Geography
- Location: Richmond, Virginia, United States
- Coordinates: 37°32′25.9″N 77°25′44″W﻿ / ﻿37.540528°N 77.42889°W

History
- Opened: 1947

Links
- Lists: Hospitals in Virginia

= Evans-Haynes Burn Center =

The Evans-Haynes Burn Center at the VCU Medical Center/Virginia Commonwealth University was founded in 1947 and is the oldest civilian burn center in the country. Dr. Everret I. Evans founded the center and was medical director from 1947 to 1954. During Evan's tenure as Burn Director, many advances in burn care were developed including the establishment of the first civilian intensive care unit and the development of the first protocol for fluid resuscitation post burn. He was followed by Dr. Boyd W. Haynes, who directed the unit for 36 years. A succession of MDs have directed the Center since 1990.

In November 2008, the Evans-Haynes Burn Center relocated to the new Critical Care Hospital, 8th Floor. Patient capacity expanded from 12 to 16 beds and the ICU capability doubled. In addition, the unit reformatted to all private rooms for non-acute patients and included an area for family to stay and participate in care. The center averages 600 admissions a year and 2500 outpatient visits per year. The patient population is made up of all ages, from pediatric to geriatric. VCU Medical Center is a Level I trauma center. VCU Burn Center is the only American Burn Association-Verified Burn Center in the Commonwealth of Virginia.

The Evans-Haynes Burn Center serves as a regional resource for the care of acute burns whether they be thermal, chemical, or electrical in nature. The Center uses an interdisciplinary approach to medicine, incorporating doctors, nurses, occupational therapists, psychiatrists, dieticians, and social workers in returning burn survivors to everyday life. The center is supported by the Old Dominion Professional Fire Fighters Burn Foundation.
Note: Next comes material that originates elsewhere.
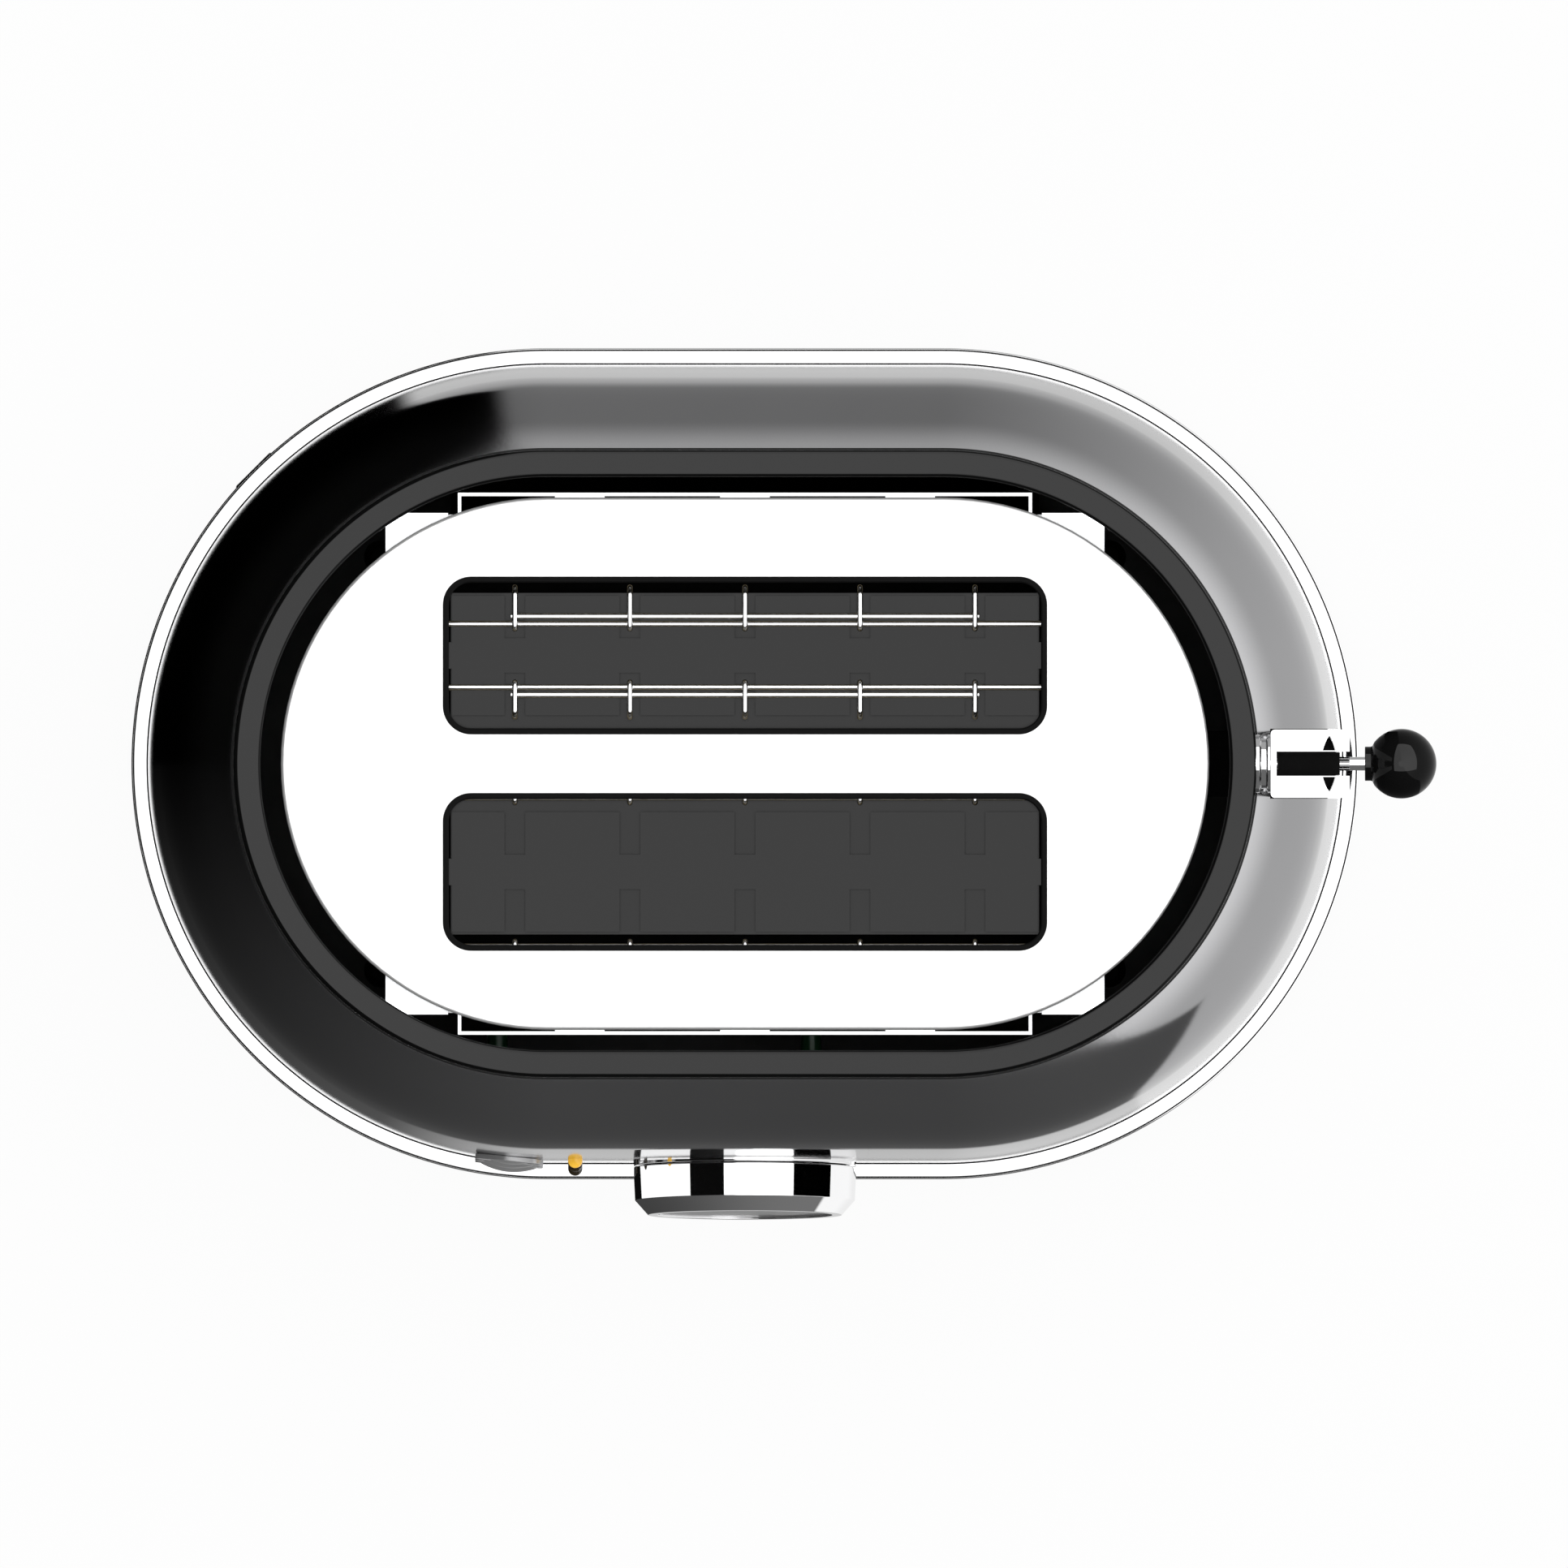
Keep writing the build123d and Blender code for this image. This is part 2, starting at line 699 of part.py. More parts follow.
def lever_rail():
    """A chrome extrusion: a channel open outwards, its groove shaped like two petals."""
    side = rail_width / 2
    middle = (rail_inner_x + rail_outer_x) / 2
    outline = Pos(middle, 0) * RectangleRounded(rail_outer_x - rail_inner_x, rail_width, 1.0)
    floor = rail_inner_x + rail_web
    channel = Pos((floor + beyond) / 2, 0) * Rectangle(beyond - floor, rail_slot_width)
    section = outline - channel - petals(0)
    crown = ledge_top + plinth_rise + 0.4
    rail = extrude(Plane.XY.offset(crown) * section, neck_height + side - crown)
    foot_end = half_straight + shell_foot_radius - 0.4
    foot = extrude(Plane.XY.offset(ledge_top) * section, crown - ledge_top)
    rail += foot & block((rail_inner_x - 1, foot_end), (-side, side), (ledge_top, crown))
    slit = rod_radius + 0.4
    low = rod_height - lift_travel - slit - 1
    return rail - block((rail_inner_x - 1, floor + 1), (-slit, slit), (low, rod_height + slit))


def rail_neck():
    """A turned collar, waisted in the middle, that ties the head of the rail to the body."""
    start = half_straight + collar_radius
    length = rail_inner_x - start
    waist = [(0.28, 0), (0.42, 1.0), (0.5, 1.3), (0.62, 0.9), (0.72, 0.3), (0.85, 0), (1, 0)]
    outline = [(-0.6, 0), (-0.6, neck_radius)]
    outline += [(length * along, neck_radius - drawn_in) for along, drawn_in in waist]
    outline.append((length, 0))
    plane = Plane(origin=(start, 0, neck_height), x_dir=(0, 1, 0), z_dir=(1, 0, 0))
    return turned(outline, plane) - slab(collar_radius, shoulder_height - 5, collar_top)


def lever_slider():
    """A moulded shoe that fills the channel and its groove, round the rod."""
    half = rail_slot_width / 2 - slip_gap
    low = rod_height - slider_half_height
    span = (rail_inner_x + rail_web + slip_gap, groove_x + groove_half_width + 0.5)
    shoe = block(span, (-half, half), (low, rod_height + slider_half_height))
    shoe += extrude(Plane.XY.offset(low) * petals(free_gap), 2 * slider_half_height)
    return shoe - level_bar(rod_radius + press_gap, (rail_inner_x, beyond), rod_height)


def lever_rod():
    """A round rod, headed behind the bracket's arm, that carries the shoe and the ball."""
    rod = level_bar(rod_radius, (arm_x, ball_flange_x + ball_reach - 0.9), rod_height)
    return rod + level_bar(rod_radius + 1, (arm_x - 1.5, arm_x), rod_height)


def lever_ball():
    """A ball with a short flange that flows into it, bored for the rod."""
    flange = ball_flange_radius
    tip = ball_reach + ball_radius
    rim = 1.4
    meet = math.radians(142)
    meet_point = (ball_radius * math.sin(meet), ball_reach + ball_radius * math.cos(meet))
    throat = ThreePointArc((flange, rim), (flange + 0.25, rim + 0.6), meet_point)
    bow = ThreePointArc(meet_point, (ball_radius, ball_reach), (0, tip))
    outline = Wire([
        Line((0, 0), (flange, 0)), Line((flange, 0), (flange, rim)), throat, bow, Line((0, tip), (0, 0)),
    ])
    ball = Plane(origin=(ball_flange_x, 0, rod_height), x_dir=(0, 1, 0), z_dir=(1, 0, 0)) * revolve(
        Plane.XZ * make_face(outline), Axis.Z
    )
    return ball - level_bar(rod_radius + press_gap, (rail_inner_x, ball_x + 0.1), rod_height)


def dial_plane():
    """The dial stands on the wall but leans back a little more than the wall does."""
    tilt = math.radians(dial_lean)
    axis = (0, -math.cos(tilt), math.sin(tilt))
    return Plane(origin=wall_plane(0, control_height).origin, x_dir=(1, 0, 0), z_dir=axis)


def dial_bezel():
    """A wedge-shaped ring between the wall and the leaning dial."""
    inner = dial_radius - bezel_rim
    outline = [(-1, inner), (-1, dial_radius), (bezel_thickness, dial_radius), (bezel_thickness, inner)]
    side, depth = 3 * dial_radius, 4 * bezel_rim
    behind = wall_plane(0, control_height) * (Pos(0, 0, 0.1 - depth / 2) * Box(side, side, depth))
    return turned(outline, dial_plane()) - behind


def browning_dial():
    """A turned cap with a chamfered front, a dished face and a hub that grips the shaft."""
    seat = dial_front - 1.2
    hub = shaft_radius + dial_wall
    outline = [
        (dial_back, dial_radius), (dial_front - dial_chamfer, dial_radius),
        (dial_front, dial_radius - dial_chamfer), (dial_front, dial_face_radius + slip_gap),
        (seat, dial_face_radius + slip_gap), (seat, shaft_radius), (dial_back, shaft_radius),
        (dial_back, hub), (seat - 2, hub), (seat - 2, dial_radius - dial_wall),
        (dial_back, dial_radius - dial_wall),
    ]
    return turned(outline, dial_plane())


def dial_face():
    """A thin disc in the dial's front, dished towards the middle."""
    seat = dial_front - 1.2
    outline = [
        (seat, 0), (seat, dial_face_radius), (dial_front - 0.5, dial_face_radius),
        (dial_front - 0.7, dial_face_radius - 1), (dial_front - 0.9, 0),
    ]
    return turned(outline, dial_plane())


def dial_shaft():
    seat = dial_front - 1.2
    end = -shaft_length_inside
    outline = [(end, 0), (end, shaft_radius), (seat, shaft_radius), (seat, 0)]
    return turned(outline, dial_plane())


def dial_control():
    """The rotary control behind the wall: a plate on the wall, a bored round body that meets the board."""
    seat = -shell_wall - 0.4
    body = 8.5
    bottom = -shaft_length_inside - free_gap
    bore = shaft_radius + fit_gap
    outline = [
        (seat, bore), (seat, body + 1), (seat - 1.2, body + 1), (seat - 1.2, body),
        (bottom - 10, body), (bottom - 10, 0), (bottom, 0), (bottom, bore),
    ]
    board_space = block((-beyond, beyond), (board_y, 0), (0, beyond))
    return turned(outline, dial_plane()) - board_space


def control_board():
    """The board stands on four posts on the front panel."""
    left = button_x - board_margin
    low, high = control_height - board_half_height, control_height + board_half_height
    board = block((left, board_right), (board_y, board_y + board_thickness), (low, high))
    length = -panel_y - board_y - board_thickness
    for x in (left + 6, board_right - 6):
        for z in (low + 6, high - 6):
            board += Pos(x, -panel_y - length / 2, z) * Rot(90, 0, 0) * Cylinder(2.5, length)
    return board


def push_switches():
    """A square body with a round plunger behind each button."""
    bodies = []
    for height in control_heights:
        x = wall_plane(button_x, height).origin.X
        body = block((x - 3, x + 3), (board_y - switch_depth, board_y), (height - 3, height + 3))
        middle = Pos(x, board_y - (switch_depth + plunger_depth) / 2, height)
        bodies.append(body + middle * Rot(90, 0, 0) * Cylinder(1.6, plunger_depth - switch_depth))
    return Compound(bodies)


def button_bezels():
    """Slim rings set in the wall round each button."""
    bore = button_radius + fit_gap
    sleeve = button_radius + button_sleeve
    outline = [
        (0.1, bore), (1.0, bore), (1.0, button_bezel_radius - 0.4), (0.6, button_bezel_radius),
        (0.1, button_bezel_radius), (0.1, sleeve), (-3.0, sleeve), (-3.0, bore),
    ]
    return Compound([turned(outline, wall_plane(button_x, z)) for z in control_heights])


def push_button(index):
    """A cap with a rounded rim and a stem; each stands a little further out than the one above it."""
    plane = wall_plane(button_x, control_heights[index])
    front = button_proud + staggers[index]
    soft = 1.2
    rounding = soft * 0.3
    outline = [
        (-2.2, 0), (-2.2, button_radius), (front - soft, button_radius),
        (front - rounding, button_radius - rounding), (front, button_radius - soft), (front, 0),
    ]
    stem = plane * (Pos(0, 0, -12) * Cylinder(2.2, 22))
    reach = board_y - plunger_depth - button_travel - free_gap
    return turned(outline, plane) + (stem & block((-beyond, beyond), (-beyond, reach), (0, beyond)))


def indicator_lamps():
    """Three clear domed pins through the wall."""
    pins = []
    for height, stagger in zip(control_heights, staggers):
        front = lamp_proud + stagger
        outline = [
            (-3, 0), (-3, lamp_radius), (front - lamp_radius * 0.6, lamp_radius),
            (front - 0.4, lamp_radius * 0.75), (front - 0.1, lamp_radius * 0.4), (front, 0),
        ]
        pins.append(turned(outline, wall_plane(lamp_x, height)))
    return Compound(pins)


def lamp_holders():
    """Sleeves that carry the lamps in the wall."""
    bore = lamp_radius + press_gap
    sleeve = lamp_radius + lamp_sleeve
    rim = sleeve + 0.4
    outline = [(0.6, bore), (0.6, rim), (0.1, rim), (0.1, sleeve), (-4, sleeve), (-4, bore)]
    return Compound([turned(outline, wall_plane(lamp_x, z)) for z in control_heights])


def crumb_tray():
    """A shallow pan on the base floor, open above, long enough to reach its front at the rear."""
    low = pan_top + free_gap
    high = low + tray_depth
    rear = math.sqrt(ring_inner**2 - (tray_half_length - half_straight) ** 2) - 2 * free_gap
    inner_half = tray_half_length - sheet
    tray = block((-tray_half_length, tray_half_length), (-tray_half_width, rear), (low, high))
    hollow = (-tray_half_width + sheet, rear - sheet)
    tray -= block((-inner_half, inner_half), hollow, (low + sheet, high + 1))
    bridge = block((-half_straight + 8, half_straight - 8), (rear - 0.1, ring_inner - 0.05), (low, high))
    return tray + bridge


def cord_gland():
    """A rubber bush in the plinth for a cord: a round lip outside and a groove that holds the wall."""
    bore = gland_radius - 1.3
    outline = [
        (-9, bore), (1.4, bore), (1.4, gland_radius), (-0.3, gland_radius), (-0.3, gland_radius + 1.5),
        (-2.5, gland_radius + 1.5), (-2.5, gland_radius + 0.5), (-9, gland_radius + 0.5),
    ]
    return turned(outline, gland_plane())


def terminal_block():
    """A moulded block on the base with three screw wells."""
    near, far = -guide_rod_x - 10, -guide_rod_x - 22
    top = pan_top + 12
    body = block((far, near), (10, 34), (pan_top, top))
    for y in (14, 22, 30):
        body -= post(2, ((near + far) / 2, y), pan_top + 4, top + 1)
    return body


def base_screws():
    """Pan-head screws up through the base into the feet of the end frames."""
    end = pan_floor + 3
    head = screw_radius + 1.4
    outline = [(-1.8, 0), (-1.8, head), (0, head), (0, screw_radius), (end, screw_radius), (end, 0)]
    return Compound([turned(outline, Plane(origin=(x, y, foot_height))) for x, y in screw_places])


pieces = {
    "outer_shell": outer_shell,
    "plinth_ring": plinth_ring,
    "tray_front": tray_front,
    "base_pan": base_pan,
    "rubber_feet": rubber_feet,
    "top_collar": top_collar,
    "top_plate": top_plate,
    "guide_rear_outer": lambda: guide_cage(1, 1, False),
    "guide_rear_inner": lambda: guide_cage(1, -1, False),
    "guide_front_inner": lambda: guide_cage(-1, 1, True),
    "guide_front_outer": lambda: guide_cage(-1, -1, True),
    "end_frame_left": lambda: end_frame(-1),
    "end_frame_right": lambda: end_frame(1),
    "side_panel_rear": lambda: side_panel(1),
    "side_panel_front": lambda: side_panel(-1),
    "heater_rear_outer": lambda: heater(*heater_places[0]),
    "heater_rear_inner": lambda: heater(*heater_places[1]),
    "heater_front_inner": lambda: heater(*heater_places[2]),
    "heater_front_outer": lambda: heater(*heater_places[3]),
    "heater_windings": heater_windings,
    "reflector_rear": lambda: reflector(1),
    "reflector_front": lambda: reflector(-1),
    "bread_racks": bread_racks,
    "carriage_bracket_left": lambda: carriage_bracket(-1),
    "carriage_bracket_right": lambda: carriage_bracket(1),
    "guide_rods": guide_rods,
    "lift_spring": lift_spring,
    "latch_magnet": latch_magnet,
    "magnet_bracket": magnet_bracket,
    "armature": armature,
    "lever_rail": lever_rail,
    "rail_neck": rail_neck,
    "lever_slider": lever_slider,
    "lever_rod": lever_rod,
    "lever_ball": lever_ball,
    "dial_bezel": dial_bezel,
    "browning_dial": browning_dial,
    "dial_face": dial_face,
    "dial_shaft": dial_shaft,
    "dial_control": dial_control,
    "control_board": control_board,
    "push_switches": push_switches,
    "button_bezels": button_bezels,
    "reheat_button": lambda: push_button(0),
    "defrost_button": lambda: push_button(1),
    "cancel_button": lambda: push_button(2),
    "indicator_lamps": indicator_lamps,
    "lamp_holders": lamp_holders,
    "crumb_tray": crumb_tray,
    "cord_gland": cord_gland,
    "terminal_block": terminal_block,
    "base_screws": base_screws,
}

# The origin is the middle of the underside, so the body lies off centre by half of what stands out of it.
left_end = -half_straight - plinth_radius
right_end = ball_x + ball_radius
dial_tilt = math.radians(dial_lean)
dial_end = -wall_radius(control_height) - dial_front * math.cos(dial_tilt)
dial_end -= (dial_radius - dial_chamfer) * math.sin(dial_tilt)
shift = (-(left_end + right_end) / 2, -(dial_end + plinth_radius) / 2, 0)
print("crown radius", round(shoulder_arcs()[-1][0], 2), "shift", [round(v, 3) for v in shift])

os.makedirs("parts", exist_ok=True)
for name, make in pieces.items():
    export_step(Pos(*shift) * make(), f"parts/{name}.step")
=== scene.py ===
import json
import math

import bmesh
import bpy
import numpy as np
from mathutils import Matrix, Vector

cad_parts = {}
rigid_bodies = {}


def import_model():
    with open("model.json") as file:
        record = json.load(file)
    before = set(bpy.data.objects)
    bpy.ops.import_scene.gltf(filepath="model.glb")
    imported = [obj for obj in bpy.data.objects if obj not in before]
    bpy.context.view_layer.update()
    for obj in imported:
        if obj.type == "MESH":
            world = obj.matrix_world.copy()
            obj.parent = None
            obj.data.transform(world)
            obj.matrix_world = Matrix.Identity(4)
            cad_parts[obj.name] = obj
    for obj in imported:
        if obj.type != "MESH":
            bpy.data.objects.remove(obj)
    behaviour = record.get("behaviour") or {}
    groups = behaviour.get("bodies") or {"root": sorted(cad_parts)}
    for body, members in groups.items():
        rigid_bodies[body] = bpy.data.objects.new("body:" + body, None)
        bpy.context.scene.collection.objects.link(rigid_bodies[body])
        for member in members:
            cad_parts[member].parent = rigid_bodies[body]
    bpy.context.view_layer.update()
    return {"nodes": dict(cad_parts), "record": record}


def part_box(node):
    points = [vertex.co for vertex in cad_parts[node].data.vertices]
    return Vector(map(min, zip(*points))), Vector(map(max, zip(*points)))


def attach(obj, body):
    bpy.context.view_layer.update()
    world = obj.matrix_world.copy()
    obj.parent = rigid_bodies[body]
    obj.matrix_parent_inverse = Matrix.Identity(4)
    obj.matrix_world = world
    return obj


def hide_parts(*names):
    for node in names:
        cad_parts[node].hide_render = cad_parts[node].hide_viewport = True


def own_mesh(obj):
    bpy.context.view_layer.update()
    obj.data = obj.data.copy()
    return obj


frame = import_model()
nodes = frame["nodes"]

# %% [markdown]
# The photograph looks straight down on a toaster, and its outlines keep one scale from the foot to
# the top, so the lens was long. A perspective camera far away could show that; an orthographic one
# needs no distance, only how much it sees. The picture is 1932 pixels wide and 5.089 of them make
# a millimetre, so it sees 1932 / 5.089 mm.

# %% The camera
MM_PER_M = 1000
PHOTO_SIDE = 1932
PIXELS_PER_MM = 5.089
CAMERA_HEIGHT = 1.5
view_width = PHOTO_SIDE / PIXELS_PER_MM / MM_PER_M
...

The Evans-Haynes Burn Center is a training facility for general surgery resident physicians from VCU School of Medicine, University of Virginia School of Medicine, and Virginia Tech Carilion School of Medicine and Research Institute. The center plays a vital role in providing acute burn care training to U.S. Navy Special Forces combat medics. The center holds the only burn surgery fellowship training position in the Commonwealth of Virginia.